À l'époque du Bayon, toutes les salles étaient couvertes et la proximité de l'orchestre avec les danseuses est parfaitement cohérente. Nous savons que les instruments à cordes que sont la cithare monocorde et la harpe sont peu puissants, mais le chant et les percussions suffisent à guider les danseuses. Nous avons évoqué par ailleurs que les orchestres à cordes des Khmers anciens ne montrent jamais les tambours. Or nous pensons que des tambours faisaient partie de tous les orchestres à cordes, fussent-ils religieux ou palatins.
Cette affirmation, certes péremptoire, est attestée par le fait que tous les orchestres à cordes de l'Inde à l'époque Gupta (Ve s.), de Borobudur, Java (IXe s.), de Roluos (épigraphie du IXe s.), Cham, Vietnam (VIIIe-Xe s.), d'Ayutthaya, Siam (XVIIIe s.)… possèdent des tambours. En effet, il y a toujours un tambour conducteur qui fait le lien entre les danseuses et l'orchestre, un chef d'orchestre en quelque sorte. Même si les musiciens à cordes ne voyaient pas les danseuses, ils se contentaient de suivre les indications du tambourinaire et le tambourinaire suivait les danseuses. Aujourd'hui le tambour samphor est le chef de l'orchestre pin peat. Dans le pin peat mobile du Palais royal de Phnom Penh, monté sur roues, le samphor est devant et le skor thom juste derrière.

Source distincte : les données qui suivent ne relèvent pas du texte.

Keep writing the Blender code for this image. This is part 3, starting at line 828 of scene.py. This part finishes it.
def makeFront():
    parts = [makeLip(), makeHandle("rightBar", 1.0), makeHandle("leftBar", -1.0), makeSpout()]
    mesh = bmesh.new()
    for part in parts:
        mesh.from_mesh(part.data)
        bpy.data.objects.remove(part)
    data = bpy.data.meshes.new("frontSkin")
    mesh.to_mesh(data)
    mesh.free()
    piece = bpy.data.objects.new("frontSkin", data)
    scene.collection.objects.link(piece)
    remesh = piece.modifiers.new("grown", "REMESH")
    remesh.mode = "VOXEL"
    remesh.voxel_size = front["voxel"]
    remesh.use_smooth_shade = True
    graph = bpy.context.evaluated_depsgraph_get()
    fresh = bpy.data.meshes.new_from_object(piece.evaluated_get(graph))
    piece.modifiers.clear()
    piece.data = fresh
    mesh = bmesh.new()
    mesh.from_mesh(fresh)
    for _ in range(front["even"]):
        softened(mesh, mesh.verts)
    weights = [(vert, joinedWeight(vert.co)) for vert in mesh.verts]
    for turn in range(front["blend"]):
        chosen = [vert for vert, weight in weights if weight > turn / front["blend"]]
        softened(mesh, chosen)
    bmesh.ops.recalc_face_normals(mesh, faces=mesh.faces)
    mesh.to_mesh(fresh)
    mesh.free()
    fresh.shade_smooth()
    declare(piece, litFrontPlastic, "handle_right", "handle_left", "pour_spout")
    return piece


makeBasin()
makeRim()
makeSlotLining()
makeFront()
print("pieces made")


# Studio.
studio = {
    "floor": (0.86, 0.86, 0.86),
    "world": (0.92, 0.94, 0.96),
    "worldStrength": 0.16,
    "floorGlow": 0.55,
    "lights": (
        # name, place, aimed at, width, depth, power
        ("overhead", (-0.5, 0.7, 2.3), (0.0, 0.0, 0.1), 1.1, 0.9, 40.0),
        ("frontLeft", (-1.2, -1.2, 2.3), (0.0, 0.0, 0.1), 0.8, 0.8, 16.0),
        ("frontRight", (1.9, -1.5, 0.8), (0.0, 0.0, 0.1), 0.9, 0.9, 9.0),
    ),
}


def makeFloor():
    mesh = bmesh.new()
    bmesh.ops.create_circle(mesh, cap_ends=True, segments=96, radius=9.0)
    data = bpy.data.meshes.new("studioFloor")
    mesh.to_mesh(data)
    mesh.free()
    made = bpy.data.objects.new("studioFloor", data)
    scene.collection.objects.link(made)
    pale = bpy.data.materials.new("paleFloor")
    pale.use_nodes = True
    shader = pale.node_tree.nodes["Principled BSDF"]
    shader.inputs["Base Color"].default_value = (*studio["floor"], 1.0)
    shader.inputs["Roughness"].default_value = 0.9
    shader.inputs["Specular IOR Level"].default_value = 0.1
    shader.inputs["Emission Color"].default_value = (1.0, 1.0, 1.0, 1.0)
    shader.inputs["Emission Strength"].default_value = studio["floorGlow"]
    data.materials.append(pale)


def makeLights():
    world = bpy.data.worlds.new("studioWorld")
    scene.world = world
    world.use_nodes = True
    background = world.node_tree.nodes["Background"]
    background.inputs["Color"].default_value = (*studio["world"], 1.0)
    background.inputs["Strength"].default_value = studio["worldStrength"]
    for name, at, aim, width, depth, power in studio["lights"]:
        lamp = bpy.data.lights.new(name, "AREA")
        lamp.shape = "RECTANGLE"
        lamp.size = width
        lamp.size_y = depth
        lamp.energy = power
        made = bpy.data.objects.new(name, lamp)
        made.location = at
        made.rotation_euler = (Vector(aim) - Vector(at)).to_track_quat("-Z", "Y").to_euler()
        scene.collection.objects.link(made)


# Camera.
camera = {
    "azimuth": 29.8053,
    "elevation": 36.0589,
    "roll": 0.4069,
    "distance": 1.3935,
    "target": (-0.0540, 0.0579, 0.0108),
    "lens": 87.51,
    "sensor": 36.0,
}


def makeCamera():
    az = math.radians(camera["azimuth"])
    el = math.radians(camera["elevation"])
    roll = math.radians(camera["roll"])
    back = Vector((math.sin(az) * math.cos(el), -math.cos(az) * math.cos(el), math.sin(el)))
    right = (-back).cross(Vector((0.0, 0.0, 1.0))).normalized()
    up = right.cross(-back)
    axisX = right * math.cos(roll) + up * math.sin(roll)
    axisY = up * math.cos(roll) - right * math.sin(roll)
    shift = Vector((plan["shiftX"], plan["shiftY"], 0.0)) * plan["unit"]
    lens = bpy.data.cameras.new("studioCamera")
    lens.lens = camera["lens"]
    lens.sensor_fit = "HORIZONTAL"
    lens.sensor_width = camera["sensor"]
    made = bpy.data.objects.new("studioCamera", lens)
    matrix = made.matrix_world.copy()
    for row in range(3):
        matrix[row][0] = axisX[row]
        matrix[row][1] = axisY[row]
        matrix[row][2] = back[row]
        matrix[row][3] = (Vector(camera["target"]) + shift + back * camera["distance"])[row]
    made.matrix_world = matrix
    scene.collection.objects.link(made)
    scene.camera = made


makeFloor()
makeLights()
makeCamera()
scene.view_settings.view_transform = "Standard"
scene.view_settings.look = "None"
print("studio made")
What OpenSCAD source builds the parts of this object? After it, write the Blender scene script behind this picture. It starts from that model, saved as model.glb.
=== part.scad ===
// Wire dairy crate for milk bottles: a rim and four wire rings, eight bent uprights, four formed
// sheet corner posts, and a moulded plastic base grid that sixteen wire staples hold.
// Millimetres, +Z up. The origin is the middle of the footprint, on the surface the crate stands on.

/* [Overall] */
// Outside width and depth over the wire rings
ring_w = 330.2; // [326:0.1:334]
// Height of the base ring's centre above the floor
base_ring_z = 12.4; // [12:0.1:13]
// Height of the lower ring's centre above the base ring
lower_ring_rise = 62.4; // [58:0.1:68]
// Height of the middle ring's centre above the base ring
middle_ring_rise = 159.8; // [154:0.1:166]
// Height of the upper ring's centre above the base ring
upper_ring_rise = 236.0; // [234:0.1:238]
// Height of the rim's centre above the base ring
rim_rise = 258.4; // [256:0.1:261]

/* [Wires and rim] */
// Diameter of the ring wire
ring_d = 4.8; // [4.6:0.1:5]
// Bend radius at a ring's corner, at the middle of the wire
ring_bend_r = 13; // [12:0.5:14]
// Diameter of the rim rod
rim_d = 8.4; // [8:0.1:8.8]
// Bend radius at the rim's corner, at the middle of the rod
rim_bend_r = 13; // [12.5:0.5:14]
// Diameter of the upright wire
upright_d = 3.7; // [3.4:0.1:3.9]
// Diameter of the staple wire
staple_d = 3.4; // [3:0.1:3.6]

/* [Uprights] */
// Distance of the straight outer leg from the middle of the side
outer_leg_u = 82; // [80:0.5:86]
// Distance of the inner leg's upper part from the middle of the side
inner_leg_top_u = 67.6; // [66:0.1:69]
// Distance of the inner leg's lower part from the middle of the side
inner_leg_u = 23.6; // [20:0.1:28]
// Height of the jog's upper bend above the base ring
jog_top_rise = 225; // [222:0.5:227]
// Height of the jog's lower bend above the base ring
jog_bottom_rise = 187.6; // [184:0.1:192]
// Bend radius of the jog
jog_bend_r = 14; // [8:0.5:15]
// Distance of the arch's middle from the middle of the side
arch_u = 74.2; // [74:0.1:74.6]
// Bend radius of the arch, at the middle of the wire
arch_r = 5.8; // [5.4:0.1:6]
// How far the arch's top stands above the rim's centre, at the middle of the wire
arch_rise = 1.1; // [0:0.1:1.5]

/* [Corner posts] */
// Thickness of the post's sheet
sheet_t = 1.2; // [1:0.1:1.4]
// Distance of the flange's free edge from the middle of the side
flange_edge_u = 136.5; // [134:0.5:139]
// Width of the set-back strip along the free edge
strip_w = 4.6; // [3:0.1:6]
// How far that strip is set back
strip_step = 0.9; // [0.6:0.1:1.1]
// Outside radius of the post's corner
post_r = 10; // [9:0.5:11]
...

Les éléments iconographiques de décor des piliers et des piédroits des salles de danse démontrent que :
Les salles de danse étaient donc très certainement des lieux où les dévots venaient prier, faire des offrandes et recevaient une “éducation religieuse” à l'instigation de la reine Jayarājadevī à travers les Jātaka, à la lumière de la stance LXXIII de la grande stèle du Phimeanakas (K.485). La danse est une offrande faite aux divinités, au même titre que les nourritures, les parfums, la lumière ou les fleurs.
Si nous sommes dans un cadre bouddhique, il ne faut pas oublier que le Preah Khan d'Angkor et Ta Prohm étaient des temples dédiés respectivement au père et à la mère du roi Jayavarman VII et à quelques personnages illustres. Le culte était donc rendu à la fois à la triade bouddhique et aux défunts.